What we are seeing today in America is the widest gap between the rich and the poor of any industrialized nation on Earth, and it is wider in America today than at any time since the 1930s.

Mr. Speaker, to my mind a great nation is measured not by the number of billionaires it has, not by the number of nuclear weapons that it has, but in fact how we treat the least amongst us, the elderly, the sick and the poor. By that definition, we are not doing very well at all.

Mr. Speaker, while average Americans were struggling last year just to keep their heads above water economically, maybe to make a few bucks more than inflation was taking away from them, the CEOs of the Forbes largest 500 corporations in America saw a 54 percent increase in their compensation; 54 percent for the CEOs of the largest corporations, while millions of Americans are seeing a decline in their standard of living.

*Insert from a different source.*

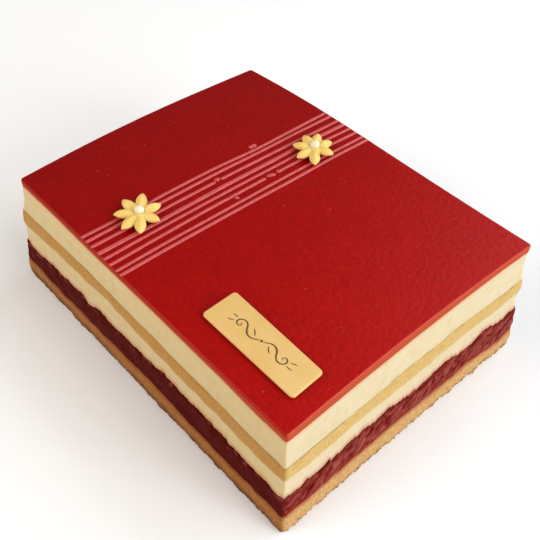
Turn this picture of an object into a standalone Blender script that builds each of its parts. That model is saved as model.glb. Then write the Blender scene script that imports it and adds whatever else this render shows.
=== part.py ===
"""A rectangular layered mousse cake with a red berry glaze, as whole as it leaves the knife.

From the bottom up: a baked sponge base, a berry compote, a cream, a thin sponge, a thick cream
and a glaze with eight piped stripes. On the glaze lie two sugar flowers with a pearl each and a
plain plaque. Lengths in the tables are millimetres. X runs along the long side, Z is up, and the
origin is under the middle of the cake, at the level of its flat base.
"""

import math
from collections import namedtuple

import bmesh
import bpy
from mathutils import Matrix, Vector, noise

MM = 0.001
OBJECT_NAME = "layered_mousse_cake"

# Plan
LENGTH = 150.0
WIDTH = 120.0
CORNER_RADIUS = 1.3
CORNER_STEPS = 4

# Heights of the surfaces between the layers
HEIGHT = 50.0
GLAZE_BOTTOM = 46.7
MIDDLE_SPONGE_TOP = 34.8
MIDDLE_SPONGE_BOTTOM = 27.5
COMPOTE_TOP = 18.3
COMPOTE_BOTTOM = 9.0
LAYER_GAP = 0.3

# Toppings
STRIPE_RELIEF = 0.45
STRIPE_STEP = 8.0
STRIPE_TAPER = 0.8
STRIPE_END_SHARE = 0.6
RIM_CLEARANCE = 0.3
PETAL_WIDTH = 4.3
PETAL_BACK = 1.8
PETAL_BELLY = 0.8
PETAL_ROOT = 0.8
PETAL_POINT = 0.85
PETAL_TILT = math.radians(3)
BUTTON_RADIUS = 3.6
BUTTON_BACK = 2.5
PEARL_DIAMETER = 3.9
PEARL_SINK = 2.3
PLAQUE_PLACE = (119.9, 16.4)
PLAQUE_THICKNESS = 1.3
PLAQUE_CORNER = 1.5
PLAQUE_EDGE = 0.45
TOPPING_GAP = 0.3

# The plaque was cut by hand: the place of each corner from its middle, by which end it is at.
PLAQUE_CORNERS = {
    (-1, -1): (-21.65, -7.35),
    (1, -1): (22.9, -7.4),
    (1, 1): (21.7, 6.9),
    (-1, 1): (-22.45, 7.75),
}

# The knife strayed a little at each corner, anticlockwise from the far left one.
Corner = namedtuple("Corner", "x_sign y_sign stray_x stray_y")
CORNERS = (
    Corner(-1, -1, -1.1, 1.6),
    Corner(1, -1, 0.8, -1.35),
    Corner(1, 1, -0.95, 1.7),
    Corner(-1, 1, -1.7, -0.7),
)

# Each side bows out from its corners, at the top and at the foot, most at a share of its way
# round. The foot of the cake is wider than its top by the flare, and its height bulges.
Side = namedtuple("Side", "bow foot_bow peak flare bulge segments")
SIDES = {
    "front": Side(0.1, 0.1, 0.5, 2.4, 0.0, 40),
    "right": Side(-1.3, -0.5, 0.5, 3.5, 0.0, 32),
    "back": Side(1.8, 1.0, 0.71, -1.5, 0.0, 40),
    "left": Side(2.4, 2.2, 0.52, 2.3, 1.1, 32),
}

# Where a surface between two layers rises or sinks at a side: the way along it from its first
# corner, how far the swell reaches, and its height.
Swell = namedtuple("Swell", "side along reach rise")
GLAZE_SWELLS = (
    Swell("front", 25, 30, 0.3),
    Swell("front", 88, 30, 0.5),
    Swell("front", 140, 14, -0.5),
    Swell("right", 38, 35, -1.2),
    Swell("right", 75, 14, -0.3),
    Swell("left", 60, 30, 0.4),
)
MIDDLE_SPONGE_TOP_SWELLS = (
    Swell("front", 8, 10, -0.4),
    Swell("front", 52, 30, 1.1),
    Swell("right", 8, 10, -0.5),
    Swell("right", 50, 50, -1.3),
    Swell("right", 116, 14, -0.7),
    Swell("back", 60, 25, 0.5),
)
MIDDLE_SPONGE_BOTTOM_SWELLS = (
    Swell("front", 4, 10, -1.0),
    Swell("front", 30, 10, 0.7),
    Swell("front", 58, 22, 2.5),
    Swell("front", 138, 10, -1.1),
    Swell("right", 18, 10, -0.9),
    Swell("right", 48, 35, -1.2),
    Swell("right", 68, 10, -1.1),
    Swell("right", 108, 10, -1.5),
    Swell("left", 70, 22, 0.6),
)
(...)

Mr. Speaker, in the midst of the disaster of Hurricane Katrina, in the midst of a period when we are going to be spending tens of millions of dollars rebuilding the gulf coast, at a time when we are spending $300 billion in Iraq, our Republican friends and the President of the United States want to repeal the estate tax and provide hundreds of billions of dollars more in tax breaks for the wealthiest 2 percent who are the only people who will benefit from the repeal of the estate tax and half of those benefits are going to the richest one-tenth of 1 percent.

Yes, we can cut Medicaid by $50 billion. Yes, we can underfund the Veterans Administration so the veterans go on waiting lists all over America. Yes, we can have children sleeping out on the street. There is no money to take care of those needs, but apparently we have hundreds of millions to give to the wealthiest 2 percent, which will drive up our deficit, drive up our national debt and leave all of that to our children.

I would hope that common sense will prevail and that the President and Republican leadership, at a time of a record-breaking national debt, record-breaking deficits, will not give huge tax breaks for people who do not need them. Instead, let us move forward to lowering our deficit. Instead, let us pay attention to the middle class and low-income Americans who need help.

So once again, Mr. Speaker, if there is any silver lining in the disaster and the horror of Hurricane Katrina, it might be that today we begin reevaluating our priorities.